The thing with baseball is, it can be a neutral ground in this conflict. A love for the game, passed on by a father to his son and nurtured by a mutual interest, can be a place of respite in an otherwise turbulent relationship at the time, and/or a way to resolve old conflicts later on, when both the son and his dad are presumably more mature and can look at their relationship with a greater sense of equanimity. Even if the father-son interaction is not openly difficult, there is almost always a distance there, I am not sure why. Baseball can be a way to bridge that distance, at least for a little while.

My relationship with my own sons is far from perfect, but not nearly as crazy as mine was with my dad, for many reasons. Our baseball relationship has been steady but not so intense, partly because our conflicts outside of baseball are not large, and also because I have consciously de-emphasized my own place in my kids’ baseball lives. We go to games and talk about baseball and I have tried to pass on to them the knowledge I have from playing from childhood through high school, but I have never formally coached them, and never will. This is again in reaction to personal experience, as my own father’s and my relationship, already tenuous in my teenage years, was almost destroyed forever by the two seasons he decided, against my tacit wishes, to be my Senior League coach.

For all the gauzy good feeling about baseball and paternal relationships, I have seen real ugliness in youth baseball. Even as kids, we used to make fun of the minority of the dads who would get all worked up about the games and yell and scream and stuff. Even if they were our own. We used to call them ‘railing dads’ because during games, instead of sitting in the stands with everyone else, they would group along the fence rails behind the first- and third-base lines, and mutter to each other and yell at the kids and coaches and umpires on the field. We thought they were fucking nuts; and we resolved to never be that way ourselves, when we grew up.

I have kept that resolution, but it has cost me. I’ve never formally coached either of my boys, as I said, and I have restrained my natural passion at their games, for fear of becoming like those railing dads.

But apparently, not everyone has kept the promises we made, as kids. I have seen a new generation of overbearing fathers at games, hovering over everything like a dark cloud at a picnic. And though I have restrained myself, I have at least a passing familiarity with the ugly, creepy feeling that comes when you realize you are way too wrapped up in a kids game, probably because in some way you are trying to relive your own glory days vicariously through your children; or, even worse, you are depending on your child out there, standing in the outfield watching an airplane fly over instead of the action on the field. . . you are burdening your own sweet child with the task of redressing your failures in baseball, and making up for your own shortcomings playing a game. That is a sick feeling, and it kind of scares me.

*****

One other thing people tend to do when discussing baseball is over intellectualize it. Like I have been doing here, for practically this entire post. Because for all the heavy theorizing, the real pleasures of baseball are mostly simple and visceral and tactile. Yesterday afternoon, between church and a Boy Scouts meeting, my son and I decided we should go to the schoolyard and throw the ball around, to start getting ready for the upcoming season. I still enjoy playing catch with him and his brother, even though I have a frayed rotator cuff now, and every time I throw the ball it feels like my arm is going along with it.

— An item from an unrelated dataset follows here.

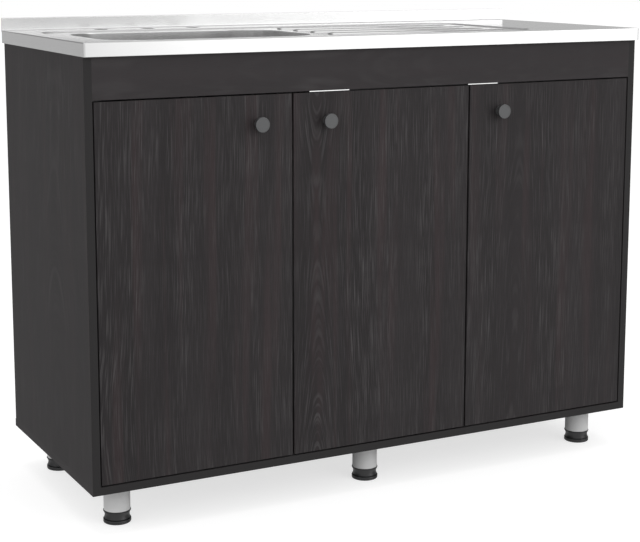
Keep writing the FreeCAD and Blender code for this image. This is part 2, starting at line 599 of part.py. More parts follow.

We gathered up some balls in the garage and our gloves and we walked to the schoolyard down the street. Once we got there, we stood maybe ten yards apart and started throwing the ball to each other, in a smooth, easy motion. Once we got warm, and started throwing with some velocity, we heard the familiar sound of the ball popping the leather of our gloves. I could imagine that, from a distance, it appeared we were engaging in a sort of reciprocal dance, a basic instinct to throw, and then catch. . . catch, and then throw. Just like it has been done for so many springs, and probably will be for many more.

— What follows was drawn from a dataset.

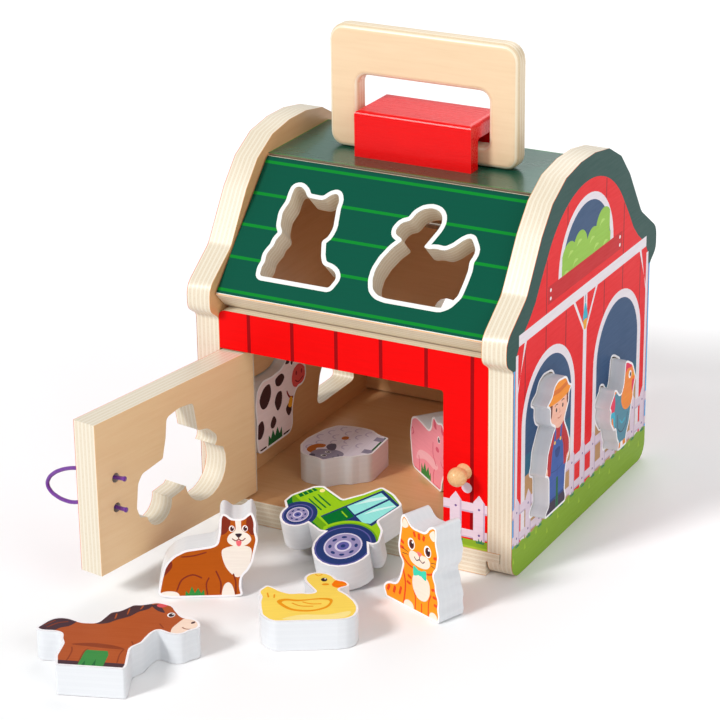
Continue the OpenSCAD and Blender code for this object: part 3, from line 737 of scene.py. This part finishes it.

Just a boy and his dad, standing out in the late afternoon sun on the yellow-green grass of a schoolyard, tossing a ball back and forth and talking and laughing. Sharing the simple joy of throw-and-catch, of mindless banter, and of spending some time together, however brief, out in the sweet sunshine.

*****

2 comments:

Taras Bulba said...

This hits me right between the eyes--well said. Not to get all weepy sentimental either, but the few times of peace between my dad and I were the thirty minutes or so of playing catch at the end of the day. You can understand things from that unspoken experience that you'd never get from a hundred conversations.

Laurie said...

I stressed out every year worrying about who my brother would have as a coach. You can imagine how bad it was when my son started playing sports.

As difficult as it can be for a dad to watch his son play sports, can you imagine the poor mother/wife watching and praying every time her son comes up to bat and watching and praying every time her husband opens his mouth?

I was never so happy to be divorced as I was at my son's sporting events watching some of the insane men there.